Overflow vs Carry flags, really basic terms

Question

I've been trying to get my head around overflow vs carry (for ARM7, but basic enough that I mean the terms as applied to anything).

I think I finally have it - but I want to check that my "real basic understanding" is correct, all complexity removed, is it the case that it really just boils down to:

unsigned => V = 0   
V = 1 => bit n is incorrect
C = 1 => bit n+1 'exists'

Thanks,

Answer 1

These status bits, with respect to overflow, have to do with unsigned vs twos complement.

The addition itself is sign independent, that is the beauty of twos complement. One chunk of logic can be used for unsigned and signed add and subtract. The only place that matters for unsigned vs signed addition or subtraction is the overflow bits, unsigned overflow (a.k.a carry bit) and signed overflow (a.k.a overflow).

The carry bit is hopefully more obvious since we learned about carry in grade school:

   7
  +4
=====

You need to "carry the one" in order to do that addition. Exactly the same in binary except that processors generally have a fixed number of locations, where on paper the width of the operation has to do with how much paper you have.

So for any addition if the carry out of the msbit is set, then there was an unsigned overflow, we didn't have enough bits for the number of columns.

Now this leads to some confusion as the carry bit is talked about for subtraction as well, and this becomes an implementation thing so I wouldn't necessarily (and don't personally) memorize that arm does this, x86 does that, etc. But remember that one way to figure out what a twos complement number is, is "invert and add one". Well when you want to subtract 5 from 7 for example, what you would do in logic, is not add a -5 but instead add the ones complement of 5 and set (invert) the carry in bit:

    1  <- invert or set the carry in bit
  111  <- 7 (0b111)
+ 010  <- ones complement of 5 (0b101)
=====

then we do the math:

 1111  
  111  
+ 010  
=====
  010

and the result is a 2 (2b010) WITH A CARRY OUT?

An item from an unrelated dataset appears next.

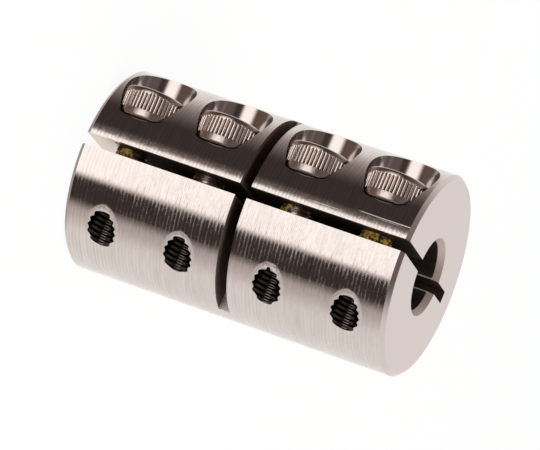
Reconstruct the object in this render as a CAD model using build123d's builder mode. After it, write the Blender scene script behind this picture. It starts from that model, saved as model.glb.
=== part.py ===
from build123d import *
from math import cos, pi, radians, sin, tan
import os

# Clamp shaft coupling: a turned bar, bored through, slit along its length and sawn half across
# at its middle, so that each half grips its own shaft with two cap screws
# +Z runs along the bore, from the middle of the lower end face
# The slit opens towards -Y, the screw heads look towards -X

# Bar
OUTER_DIAMETER = 20.0
LENGTH = 33.7
END_CHAMFER = 0.4

# Bore, with the cone of a centre drill at both ends
BORE_DIAMETER = 7.0
LEAD_IN_DIAMETER = 7.75
LEAD_IN_ANGLE = 60.0

# Saw cuts: the slit runs past the bore and stops at a hinge wall, the cross slot stops at a web
SLIT_WIDTH = 1.2
HINGE_WALL = 3.1
CROSS_SLOT_WIDTH = 1.2
CROSS_SLOT_DEPTH = 8.2
CUT_OVERRUN = 1.0

# Cap screw, size 3 x 8
THREAD_DIAMETER = 3.0
THREAD_ROOT_DIAMETER = 2.4
SCREW_LENGTH = 8.0
TIP_CHAMFER = 0.35
HEAD_DIAMETER = 5.9
HEAD_HEIGHT = 3.0
HEAD_CHAMFER = 0.15

# Straight knurl on the head, between a plain band at the seat and one at the top
KNURL_DIAMETER = 5.86
KNURL_DEPTH = 0.2
KNURL_COUNT = 42
SEAT_BAND_HEIGHT = 0.7
TOP_BAND_HEIGHT = 0.55

# Key socket in the head, with the cone of its pilot drill
SOCKET_ACROSS_FLATS = 2.5
SOCKET_DEPTH = 1.3
SOCKET_CONE_ANGLE = 120.0
SOCKET_MOUTH_DIAMETER = 2.96

# Nylon patch that fills the thread over part of its turn
PATCH_LENGTH = 4.0
PATCH_TIP_DISTANCE = 1.4
PATCH_ANGLE = 180.0
PATCH_STAND_OUT = 0.03

# Fits between the screws and the bar
HEAD_CLEARANCE = 0.35
SHANK_CLEARANCE = 0.1
THREAD_CLEARANCE = 0.07

# Where the screws go: the seats are measured from the middle of the slit
SEAT_DISTANCE = 3.55
POCKET_WALL = 0.775

# Each screw stopped at its own angle, counted from the slit's mouth
SCREW_TURNS = (-68.0, 199.0, -105.0, 19.0)

outer_radius = OUTER_DIAMETER / 2
bore_radius = BORE_DIAMETER / 2
shank_radius = THREAD_DIAMETER / 2
root_radius = THREAD_ROOT_DIAMETER / 2
head_radius = HEAD_DIAMETER / 2
pocket_radius = head_radius + HEAD_CLEARANCE
shank_hole_radius = shank_radius + SHANK_CLEARANCE
tapped_hole_radius = shank_radius + THREAD_CLEARANCE
middle = LENGTH / 2

# The pockets just reach the front of the bar, so that they open towards -Y at their floors,
# and they keep the same wall to the end faces as to the cross slot
screw_offset = outer_radius - pocket_radius
outer_station = middle - POCKET_WALL - pocket_radius
inner_station = CROSS_SLOT_WIDTH / 2 + POCKET_WALL + pocket_radius
screw_heights = [middle + side for side in (-outer_station, -inner_station, inner_station, outer_station)]

# The two sides of the bar that the screws are worked from, with local X along the bore
head_side = Plane(origin=(-outer_radius, -screw_offset, 0), x_dir=(0, 0, 1), z_dir=(-1, 0, 0))
tapped_side = Plane(origin=(outer_radius, -screw_offset, 0), x_dir=(0, 0, 1), z_dir=(1, 0, 0))


def seat_plane(height, turn):
    """The pocket floor under one head: Z towards the head, X turned away from the slit's mouth."""
    angle = radians(turn)
    return Plane(
        origin=(-SEAT_DISTANCE, -screw_offset, height),
        x_dir=(0, -cos(angle), sin(angle)),
        z_dir=(-1, 0, 0),
    )


def knurl_outline():
    """Crests and roots of the straight knurl, in turn round the head."""
    crest_radius = KNURL_DIAMETER / 2
    half_pitch = pi / KNURL_COUNT
    return [
        (radius * cos(step * half_pitch), radius * sin(step * half_pitch))
        for step, radius in enumerate((crest_radius, crest_radius - KNURL_DEPTH) * KNURL_COUNT)
    ]


os.makedirs("parts", exist_ok=True)

# One-piece body
with BuildPart() as coupling_body:
    with BuildSketch():
        Circle(outer_radius)
    extrude(amount=LENGTH)
    chamfer(coupling_body.edges().filter_by(GeomType.CIRCLE), length=END_CHAMFER)

    # Through bore with its two lead-in cones
    with Locations(Plane.XY.offset(LENGTH), Plane.XY.rotated((180, 0, 0))):
        CounterSinkHole(
            radius=bore_radius,
            counter_sink_radius=LEAD_IN_DIAMETER / 2,
            counter_sink_angle=LEAD_IN_ANGLE,
        )

    # Pockets and clearance holes in one lip, tapped holes without a chamfer in the other
    with Locations(head_side):
        with Locations([(height, 0) for height in screw_heights]):
            CounterBoreHole(
                radius=shank_hole_radius,
                counter_bore_radius=pocket_radius,
                counter_bore_depth=outer_radius - SEAT_DISTANCE,
                depth=outer_radius,
            )
    with Locations(tapped_side):
        with Locations([(height, 0) for height in screw_heights]):
            Hole(radius=tapped_hole_radius, depth=outer_radius)

    # Slit through the bore to the hinge wall
    slit_mouth = -outer_radius - CUT_OVERRUN
    slit_end = outer_radius - HINGE_WALL
    with BuildSketch():
        with Locations((0, (slit_mouth + slit_end) / 2)):
            Rectangle(SLIT_WIDTH, slit_end - slit_mouth)
    extrude(amount=LENGTH, mode=Mode.SUBTRACT)

    # Cross slot between the two halves
    cross_slot_end = CROSS_SLOT_DEPTH - outer_radius
    with BuildSketch(Plane.YZ):
        with Locations(((slit_mouth + cross_slot_end) / 2, middle)):
            Rectangle(cross_slot_end - slit_mouth, CROSS_SLOT_WIDTH)
    extrude(amount=outer_radius + CUT_OVERRUN, both=True, mode=Mode.SUBTRACT)

coupling_body.part.label = "coupling_body"
export_step(coupling_body.part, "parts/coupling_body.step")

# Four cap screws, each with its patch
patch_inner_end = PATCH_TIP_DISTANCE - SCREW_LENGTH
top_band_start = HEAD_HEIGHT - TOP_BAND_HEIGHT
socket_radius = SOCKET_ACROSS_FLATS / 2
socket_mouth_radius = SOCKET_MOUTH_DIAMETER / 2
socket_break = socket_mouth_radius - socket_radius
sunk = (Align.CENTER, Align.CENTER, Align.MAX)
cone_depth = socket_radius / tan(radians(SOCKET_CONE_ANGLE / 2))

for number, (height, turn) in enumerate(zip(screw_heights, SCREW_TURNS), start=1):
    seat = seat_plane(height, turn)

    # The patch takes the room of the thread's grooves, from its root to just past its crests
    with BuildPart() as thread_lock_patch:
        with BuildSketch(seat.offset(patch_inner_end)):
            with BuildLine():
                outer_arc = CenterArc((0, 0), shank_radius + PATCH_STAND_OUT, -PATCH_ANGLE / 2, PATCH_ANGLE)
                inner_arc = CenterArc((0, 0), root_radius, -PATCH_ANGLE / 2, PATCH_ANGLE)
                Line(outer_arc @ 0, inner_arc @ 0)
                Line(outer_arc @ 1, inner_arc @ 1)
            make_face()
        extrude(amount=PATCH_LENGTH)
    thread_lock_patch.part.label = f"thread_lock_patch_{number}"
    export_step(thread_lock_patch.part, f"parts/thread_lock_patch_{number}.step")

    with BuildPart() as clamp_screw:
        # Shank, drawn at the thread's outer diameter
        with BuildSketch(seat):
            Circle(shank_radius)
        extrude(amount=-SCREW_LENGTH)
        tip_edge = clamp_screw.edges().filter_by(GeomType.CIRCLE).sort_by(Axis.X)[-1]
        chamfer(tip_edge, length=TIP_CHAMFER)
        add(thread_lock_patch.part, mode=Mode.SUBTRACT)

        # Head: the plain band at the seat, the knurl, the plain band at the top
        with BuildSketch(seat):
            Circle(head_radius)
        extrude(amount=SEAT_BAND_HEIGHT)
        with BuildSketch(seat.offset(SEAT_BAND_HEIGHT)):
            Polygon(*knurl_outline(), align=None)
        extrude(amount=top_band_start - SEAT_BAND_HEIGHT)
        with BuildSketch(seat.offset(top_band_start)):
            Circle(head_radius)
        extrude(amount=TOP_BAND_HEIGHT)
        top_edge = clamp_screw.edges().filter_by(GeomType.CIRCLE).sort_by(Axis.X)[0]
        chamfer(top_edge, length=HEAD_CHAMFER)

        # Key socket, broken at its mouth, with the cone of its pilot drill below
        with BuildSketch(seat.offset(HEAD_HEIGHT)):
            RegularPolygon(socket_radius, 6, major_radius=False)
        extrude(amount=-SOCKET_DEPTH, mode=Mode.SUBTRACT)
        with Locations(seat.offset(HEAD_HEIGHT)):
            Cone(socket_radius, socket_mouth_radius, socket_break, align=sunk, mode=Mode.SUBTRACT)
        with Locations(seat.offset(HEAD_HEIGHT - SOCKET_DEPTH)):
            Cone(0, socket_radius, cone_depth, align=sunk, mode=Mode.SUBTRACT)
    clamp_screw.part.label = f"clamp_screw_{number}"
    export_step(clamp_screw.part, f"parts/clamp_screw_{number}.step")
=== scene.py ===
"""Looks of a clamp shaft coupling: the turned, sawn and drilled stainless body, its four knurled
cap screws with their thread patches, the tapped threads, and the studio they stand in."""

import math
import random

import bmesh
import bpy
from mathutils import Matrix, Vector, noise


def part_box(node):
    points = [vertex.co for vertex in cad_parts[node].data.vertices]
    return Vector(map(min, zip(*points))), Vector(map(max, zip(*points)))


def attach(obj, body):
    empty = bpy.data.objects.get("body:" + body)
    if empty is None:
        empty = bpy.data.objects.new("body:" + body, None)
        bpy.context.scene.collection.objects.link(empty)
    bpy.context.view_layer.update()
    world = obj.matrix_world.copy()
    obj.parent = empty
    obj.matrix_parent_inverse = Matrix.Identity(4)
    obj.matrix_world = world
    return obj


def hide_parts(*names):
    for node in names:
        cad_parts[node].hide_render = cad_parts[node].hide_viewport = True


bl_info = {
    "name": "Clamp Shaft Coupling",
    "version": (1, 0, 0),
    "blender": (4, 5, 0),
    "location": "View3D > Sidebar > Coupling",
    "description": "Finishes a clamp shaft coupling, its cap screws and its tapped holes",
    "category": "Object",
}

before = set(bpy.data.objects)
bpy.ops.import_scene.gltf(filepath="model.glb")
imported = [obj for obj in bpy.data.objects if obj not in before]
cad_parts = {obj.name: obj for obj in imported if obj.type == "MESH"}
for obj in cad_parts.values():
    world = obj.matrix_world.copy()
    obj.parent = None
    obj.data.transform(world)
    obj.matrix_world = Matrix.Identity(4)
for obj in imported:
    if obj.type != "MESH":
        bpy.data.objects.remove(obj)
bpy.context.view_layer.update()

MM = 0.001
FULL_TURN = 2 * math.pi
SCREW_NUMBERS = (1, 2, 3, 4)

# The body's main sizes, read from its highest corner: it stands at height 0 round the Z axis
BODY_RADIUS, _, BODY_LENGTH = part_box("coupling_body")[1]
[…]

No that carry out does NOT mean an unsigned overflow. When doing a subtract think of the carry out as inverted from an overflow perspective. Here is where some processors vary. Some will invert the result of the carry flag when the operation is a subtract, so the above ALU operation may result in a carry flag of 1 or a carry flag of 0 for that subtraction depending on the processor which also means when doing a subtract with borrow if the processor supports it, the carry in will invert or not on the way in.

So what about signed overflow?

Well lets look at three bit patterns:

    unsigned signed
000  0       0
001  1       1
010  2       2
011  3       3
100  4      -4
101  5      -3 
110  6      -2
111  7      -1

So for example if we were to add the bit patterns 2b011 + 2b010, unsigned that would be 3+2 = 5, signed that would be 3+2 = -3...ummm, that's wrong. The signed overflow will tell you that. The carry out, unsigned overflow will not be set for that operation, but the signed overflow would be. With x86 there might even be a half overflow and a full overflow? More than one overflow? Somebody has one with the AL, AH and AX stuff..

Anyway

  0100  < - carry in and out
   011
 + 010
======
   100

Notice how the carry in to the msbit is a 1 and the carry out is a 0, that is how we detect that there is a signed overflow.

Yes you can think of it as bit n being wrong because the sign is wrong. It isn't wrong from a math perspective though, bit the sign is wrong because there isn't enough bits to store the answer, no different than an unsigned add of 7+5 = 12 = 0b1100 if we had a 3 bit adder we would get 7+5 = 4 with a carry out indicating there wasn't enough room to store all of the bits of the result. Unsigned overflow.